Last two peace treaties of the First World War were signed with the Ottoman Empire and Turkey. First one, as we mentioned above, the Treaty of Sèvres which was signed by the representatives of the Ottoman Empire and  rejected by the Turkish Nation and the Turkish Grand National Assembly  in Ankara. The second and final one is the Peace Treaty of Lausanne of 24 July 1923 which abolished and superseded the Treaty of Sevres and constituted the founding document of the Turkish state.

As the explanations above reveal, only the Treaty of Sèvres concluded with the Ottoman Empire could not be implemented among the five treaties (Versailles, Saint-Germain-en-Laye, Neuilly, Trianon and Sèvres) concluded after the First World War thanks to the heroic struggle of the Turkish people to establish its sovereignty under the supervision of the Turkish Grand National Assembly and under the able command of Mustafa Kemal Atatürk.  The Lausanne Treaty, in retrospect at its 97th anniversary, has brought  peace not only to the Near East but also to  entire Europe.

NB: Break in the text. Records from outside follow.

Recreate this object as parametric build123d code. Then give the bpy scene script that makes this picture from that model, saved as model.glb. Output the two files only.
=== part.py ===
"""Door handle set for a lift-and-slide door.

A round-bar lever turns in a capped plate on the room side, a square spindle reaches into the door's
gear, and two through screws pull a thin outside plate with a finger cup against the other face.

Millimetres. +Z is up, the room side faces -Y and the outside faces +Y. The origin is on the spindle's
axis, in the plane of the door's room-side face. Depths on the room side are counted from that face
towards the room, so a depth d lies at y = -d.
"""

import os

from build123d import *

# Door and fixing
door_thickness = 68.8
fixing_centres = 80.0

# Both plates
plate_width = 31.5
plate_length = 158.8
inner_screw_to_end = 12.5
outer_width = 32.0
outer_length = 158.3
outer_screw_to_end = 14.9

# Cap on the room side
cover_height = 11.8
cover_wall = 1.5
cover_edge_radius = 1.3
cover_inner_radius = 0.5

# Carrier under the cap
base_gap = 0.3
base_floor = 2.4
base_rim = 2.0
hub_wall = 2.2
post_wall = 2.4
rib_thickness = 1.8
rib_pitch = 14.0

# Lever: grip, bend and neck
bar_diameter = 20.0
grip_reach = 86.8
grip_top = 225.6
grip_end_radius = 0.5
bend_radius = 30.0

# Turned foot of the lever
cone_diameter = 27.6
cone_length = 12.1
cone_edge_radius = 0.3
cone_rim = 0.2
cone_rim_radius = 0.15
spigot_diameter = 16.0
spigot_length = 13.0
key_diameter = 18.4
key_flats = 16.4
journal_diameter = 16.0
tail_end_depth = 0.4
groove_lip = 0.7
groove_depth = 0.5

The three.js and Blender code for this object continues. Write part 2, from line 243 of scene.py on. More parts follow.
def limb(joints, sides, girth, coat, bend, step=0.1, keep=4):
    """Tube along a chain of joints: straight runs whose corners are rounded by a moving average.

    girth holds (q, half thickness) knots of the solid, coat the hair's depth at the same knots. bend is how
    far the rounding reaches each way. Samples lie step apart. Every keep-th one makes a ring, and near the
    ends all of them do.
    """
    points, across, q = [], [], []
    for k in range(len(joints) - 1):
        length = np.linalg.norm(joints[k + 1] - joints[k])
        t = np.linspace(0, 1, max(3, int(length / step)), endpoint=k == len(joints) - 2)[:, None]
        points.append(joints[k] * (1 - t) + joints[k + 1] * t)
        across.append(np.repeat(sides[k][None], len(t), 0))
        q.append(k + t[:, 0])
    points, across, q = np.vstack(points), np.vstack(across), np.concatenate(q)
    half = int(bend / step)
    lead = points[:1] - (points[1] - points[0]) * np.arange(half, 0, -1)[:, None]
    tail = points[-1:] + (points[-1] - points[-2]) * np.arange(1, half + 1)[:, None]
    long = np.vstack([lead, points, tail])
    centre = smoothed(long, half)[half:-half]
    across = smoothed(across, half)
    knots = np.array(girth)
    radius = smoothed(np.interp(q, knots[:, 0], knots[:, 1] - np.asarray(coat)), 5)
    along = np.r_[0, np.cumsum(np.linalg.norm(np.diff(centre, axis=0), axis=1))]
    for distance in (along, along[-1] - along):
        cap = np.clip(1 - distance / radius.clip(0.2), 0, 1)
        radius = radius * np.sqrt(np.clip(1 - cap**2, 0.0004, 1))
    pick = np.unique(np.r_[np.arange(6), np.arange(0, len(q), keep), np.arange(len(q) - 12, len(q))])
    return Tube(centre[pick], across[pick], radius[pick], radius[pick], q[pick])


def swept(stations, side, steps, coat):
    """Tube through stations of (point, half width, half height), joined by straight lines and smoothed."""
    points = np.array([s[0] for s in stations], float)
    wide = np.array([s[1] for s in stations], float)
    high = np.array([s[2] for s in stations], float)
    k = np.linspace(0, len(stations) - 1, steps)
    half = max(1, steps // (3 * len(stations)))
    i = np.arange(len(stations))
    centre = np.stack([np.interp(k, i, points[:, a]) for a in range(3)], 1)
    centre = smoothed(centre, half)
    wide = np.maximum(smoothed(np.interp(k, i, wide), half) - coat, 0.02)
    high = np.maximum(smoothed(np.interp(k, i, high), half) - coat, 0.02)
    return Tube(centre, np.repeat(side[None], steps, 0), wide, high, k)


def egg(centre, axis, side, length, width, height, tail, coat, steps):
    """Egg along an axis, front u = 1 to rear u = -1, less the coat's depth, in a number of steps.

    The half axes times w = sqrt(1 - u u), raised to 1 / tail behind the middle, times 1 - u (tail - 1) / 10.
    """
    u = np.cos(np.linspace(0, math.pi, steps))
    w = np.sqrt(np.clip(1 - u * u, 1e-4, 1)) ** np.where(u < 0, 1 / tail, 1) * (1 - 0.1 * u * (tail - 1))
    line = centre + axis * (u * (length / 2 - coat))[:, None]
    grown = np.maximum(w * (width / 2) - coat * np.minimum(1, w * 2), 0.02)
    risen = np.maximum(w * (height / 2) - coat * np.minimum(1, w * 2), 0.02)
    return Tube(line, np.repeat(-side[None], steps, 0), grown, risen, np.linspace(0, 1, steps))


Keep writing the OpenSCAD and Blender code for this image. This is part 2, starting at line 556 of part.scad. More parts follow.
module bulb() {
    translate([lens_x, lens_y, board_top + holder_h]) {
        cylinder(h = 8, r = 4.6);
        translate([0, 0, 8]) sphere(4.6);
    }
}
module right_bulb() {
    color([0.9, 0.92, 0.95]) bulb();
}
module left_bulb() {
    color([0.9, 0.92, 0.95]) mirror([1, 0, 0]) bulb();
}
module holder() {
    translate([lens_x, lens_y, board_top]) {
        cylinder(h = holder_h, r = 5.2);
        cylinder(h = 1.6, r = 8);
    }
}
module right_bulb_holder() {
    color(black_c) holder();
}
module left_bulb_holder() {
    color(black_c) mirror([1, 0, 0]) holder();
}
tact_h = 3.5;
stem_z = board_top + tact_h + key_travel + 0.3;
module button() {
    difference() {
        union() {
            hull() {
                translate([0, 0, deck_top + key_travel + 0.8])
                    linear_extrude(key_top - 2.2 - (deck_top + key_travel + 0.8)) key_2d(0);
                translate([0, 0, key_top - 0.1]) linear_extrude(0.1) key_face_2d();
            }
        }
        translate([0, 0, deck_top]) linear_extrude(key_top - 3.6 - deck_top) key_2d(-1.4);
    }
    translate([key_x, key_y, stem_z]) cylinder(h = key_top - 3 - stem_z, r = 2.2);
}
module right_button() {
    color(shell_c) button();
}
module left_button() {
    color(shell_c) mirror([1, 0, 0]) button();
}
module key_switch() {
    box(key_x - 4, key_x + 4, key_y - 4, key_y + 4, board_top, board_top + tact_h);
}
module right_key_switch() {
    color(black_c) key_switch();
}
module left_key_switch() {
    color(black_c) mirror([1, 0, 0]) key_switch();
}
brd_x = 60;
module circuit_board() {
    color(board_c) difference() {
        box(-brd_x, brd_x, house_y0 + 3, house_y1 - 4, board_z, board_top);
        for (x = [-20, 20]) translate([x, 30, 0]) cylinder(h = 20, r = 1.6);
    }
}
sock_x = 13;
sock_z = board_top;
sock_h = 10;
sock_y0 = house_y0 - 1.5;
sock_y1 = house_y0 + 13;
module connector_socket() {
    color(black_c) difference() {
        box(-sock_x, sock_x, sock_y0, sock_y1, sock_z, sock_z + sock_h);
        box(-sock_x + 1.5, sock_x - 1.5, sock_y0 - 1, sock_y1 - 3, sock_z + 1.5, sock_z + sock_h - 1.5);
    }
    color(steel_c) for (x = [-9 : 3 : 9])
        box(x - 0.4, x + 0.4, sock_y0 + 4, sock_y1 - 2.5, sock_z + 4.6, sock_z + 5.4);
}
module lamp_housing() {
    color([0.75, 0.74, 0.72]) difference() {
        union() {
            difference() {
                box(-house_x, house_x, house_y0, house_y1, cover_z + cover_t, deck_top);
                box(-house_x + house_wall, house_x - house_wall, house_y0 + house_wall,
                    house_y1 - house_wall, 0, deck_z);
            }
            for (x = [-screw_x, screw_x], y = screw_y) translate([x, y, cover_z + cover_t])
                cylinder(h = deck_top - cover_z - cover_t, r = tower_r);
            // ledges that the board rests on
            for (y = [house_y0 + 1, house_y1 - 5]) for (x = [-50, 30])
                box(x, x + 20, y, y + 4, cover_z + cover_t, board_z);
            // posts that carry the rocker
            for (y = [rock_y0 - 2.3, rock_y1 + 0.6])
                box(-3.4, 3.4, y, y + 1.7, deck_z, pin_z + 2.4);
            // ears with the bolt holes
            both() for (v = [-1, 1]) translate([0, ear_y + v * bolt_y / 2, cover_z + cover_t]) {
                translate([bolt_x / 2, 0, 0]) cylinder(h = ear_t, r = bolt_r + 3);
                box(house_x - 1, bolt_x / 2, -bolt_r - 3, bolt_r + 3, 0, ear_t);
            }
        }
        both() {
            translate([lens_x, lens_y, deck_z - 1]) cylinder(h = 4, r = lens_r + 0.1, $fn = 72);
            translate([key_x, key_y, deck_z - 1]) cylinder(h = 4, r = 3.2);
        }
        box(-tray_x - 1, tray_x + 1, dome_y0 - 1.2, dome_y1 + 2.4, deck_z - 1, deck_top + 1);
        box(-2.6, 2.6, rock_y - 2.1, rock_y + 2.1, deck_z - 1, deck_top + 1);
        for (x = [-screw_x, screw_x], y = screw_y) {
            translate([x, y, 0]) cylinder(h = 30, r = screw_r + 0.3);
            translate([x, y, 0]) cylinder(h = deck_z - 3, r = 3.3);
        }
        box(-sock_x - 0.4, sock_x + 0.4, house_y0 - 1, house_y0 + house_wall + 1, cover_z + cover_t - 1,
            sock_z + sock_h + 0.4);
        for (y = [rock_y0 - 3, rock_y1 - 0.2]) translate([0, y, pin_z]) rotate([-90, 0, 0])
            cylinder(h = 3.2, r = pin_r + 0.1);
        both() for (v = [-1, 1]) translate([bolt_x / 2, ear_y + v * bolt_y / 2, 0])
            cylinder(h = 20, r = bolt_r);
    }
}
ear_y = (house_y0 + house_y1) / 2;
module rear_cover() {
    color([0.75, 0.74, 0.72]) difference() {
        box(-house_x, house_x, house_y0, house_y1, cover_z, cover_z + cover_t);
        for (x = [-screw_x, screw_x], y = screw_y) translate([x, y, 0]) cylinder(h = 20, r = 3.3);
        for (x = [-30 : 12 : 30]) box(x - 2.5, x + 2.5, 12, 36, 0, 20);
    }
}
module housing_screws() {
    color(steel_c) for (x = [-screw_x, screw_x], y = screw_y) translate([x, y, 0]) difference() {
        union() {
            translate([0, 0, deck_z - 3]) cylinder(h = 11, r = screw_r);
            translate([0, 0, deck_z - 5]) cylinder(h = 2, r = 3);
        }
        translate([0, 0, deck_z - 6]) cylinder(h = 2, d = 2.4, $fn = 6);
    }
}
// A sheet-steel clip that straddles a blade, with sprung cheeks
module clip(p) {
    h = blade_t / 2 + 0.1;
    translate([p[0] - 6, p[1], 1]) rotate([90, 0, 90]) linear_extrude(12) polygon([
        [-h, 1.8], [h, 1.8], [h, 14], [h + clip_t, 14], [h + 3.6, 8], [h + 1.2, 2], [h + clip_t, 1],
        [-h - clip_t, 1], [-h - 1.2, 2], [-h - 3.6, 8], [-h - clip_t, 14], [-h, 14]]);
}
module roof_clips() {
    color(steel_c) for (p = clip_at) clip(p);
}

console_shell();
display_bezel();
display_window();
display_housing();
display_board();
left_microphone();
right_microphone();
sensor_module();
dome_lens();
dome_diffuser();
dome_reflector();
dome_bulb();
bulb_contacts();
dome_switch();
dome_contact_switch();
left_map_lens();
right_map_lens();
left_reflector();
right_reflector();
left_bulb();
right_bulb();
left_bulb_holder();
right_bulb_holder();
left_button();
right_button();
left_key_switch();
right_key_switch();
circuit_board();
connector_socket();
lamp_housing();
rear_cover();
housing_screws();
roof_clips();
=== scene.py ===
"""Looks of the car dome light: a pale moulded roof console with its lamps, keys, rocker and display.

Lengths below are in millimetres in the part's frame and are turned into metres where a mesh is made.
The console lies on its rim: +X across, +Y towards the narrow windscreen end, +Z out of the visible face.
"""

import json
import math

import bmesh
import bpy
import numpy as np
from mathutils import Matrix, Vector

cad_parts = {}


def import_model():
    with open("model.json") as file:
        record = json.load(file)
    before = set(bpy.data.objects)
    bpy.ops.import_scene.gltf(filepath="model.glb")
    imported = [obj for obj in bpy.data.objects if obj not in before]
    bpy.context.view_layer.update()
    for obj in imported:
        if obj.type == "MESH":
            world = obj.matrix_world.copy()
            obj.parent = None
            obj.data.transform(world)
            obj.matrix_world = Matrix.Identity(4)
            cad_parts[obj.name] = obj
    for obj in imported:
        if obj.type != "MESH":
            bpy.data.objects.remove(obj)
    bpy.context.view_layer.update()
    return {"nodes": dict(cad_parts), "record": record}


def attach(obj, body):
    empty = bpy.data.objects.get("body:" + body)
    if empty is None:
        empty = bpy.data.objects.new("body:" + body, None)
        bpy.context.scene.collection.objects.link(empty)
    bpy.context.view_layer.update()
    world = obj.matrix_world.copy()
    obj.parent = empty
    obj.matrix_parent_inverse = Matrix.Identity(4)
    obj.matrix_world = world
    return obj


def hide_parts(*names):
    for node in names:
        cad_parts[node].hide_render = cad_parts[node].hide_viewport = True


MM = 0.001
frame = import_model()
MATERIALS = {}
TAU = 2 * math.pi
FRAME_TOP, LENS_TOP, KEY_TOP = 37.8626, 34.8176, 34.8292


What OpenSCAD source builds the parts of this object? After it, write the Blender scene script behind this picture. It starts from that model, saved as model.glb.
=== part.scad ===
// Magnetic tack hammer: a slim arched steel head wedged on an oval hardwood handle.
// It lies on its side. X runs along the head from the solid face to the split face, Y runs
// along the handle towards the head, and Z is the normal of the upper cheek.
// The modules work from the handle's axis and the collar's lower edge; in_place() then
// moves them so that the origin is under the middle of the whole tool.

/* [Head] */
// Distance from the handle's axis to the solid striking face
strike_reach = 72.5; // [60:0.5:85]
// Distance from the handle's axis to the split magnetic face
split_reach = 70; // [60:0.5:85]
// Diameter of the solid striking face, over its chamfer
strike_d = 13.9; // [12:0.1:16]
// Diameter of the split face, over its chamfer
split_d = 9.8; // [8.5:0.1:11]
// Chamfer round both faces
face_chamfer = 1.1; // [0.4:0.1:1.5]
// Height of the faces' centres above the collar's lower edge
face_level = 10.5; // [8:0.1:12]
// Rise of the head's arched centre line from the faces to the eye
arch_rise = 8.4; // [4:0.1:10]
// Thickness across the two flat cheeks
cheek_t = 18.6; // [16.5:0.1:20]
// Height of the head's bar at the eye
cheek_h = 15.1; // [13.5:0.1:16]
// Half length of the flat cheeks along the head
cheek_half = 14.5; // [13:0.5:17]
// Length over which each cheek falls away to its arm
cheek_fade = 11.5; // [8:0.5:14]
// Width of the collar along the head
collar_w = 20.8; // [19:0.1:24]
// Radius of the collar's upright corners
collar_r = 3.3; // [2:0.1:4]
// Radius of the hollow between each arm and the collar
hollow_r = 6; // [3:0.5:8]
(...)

[1] Teoman Ertuğrul Tulun, “Peace Treaty Of Lausanne And The End To Armenian Aspirations,” Center For Eurasian Studies (AVİM) 2016, no. 4 (July 22, 2016), ,

[2] Excluding the Treaty of Brest-Litovsk of 3 March 1918 concluded between the new Bolshevik government of Russia and the Central Powers (German Empire, Austria-Hungary, Bulgaria, and the Ottoman Empire) that ended Russia's participation in World War I.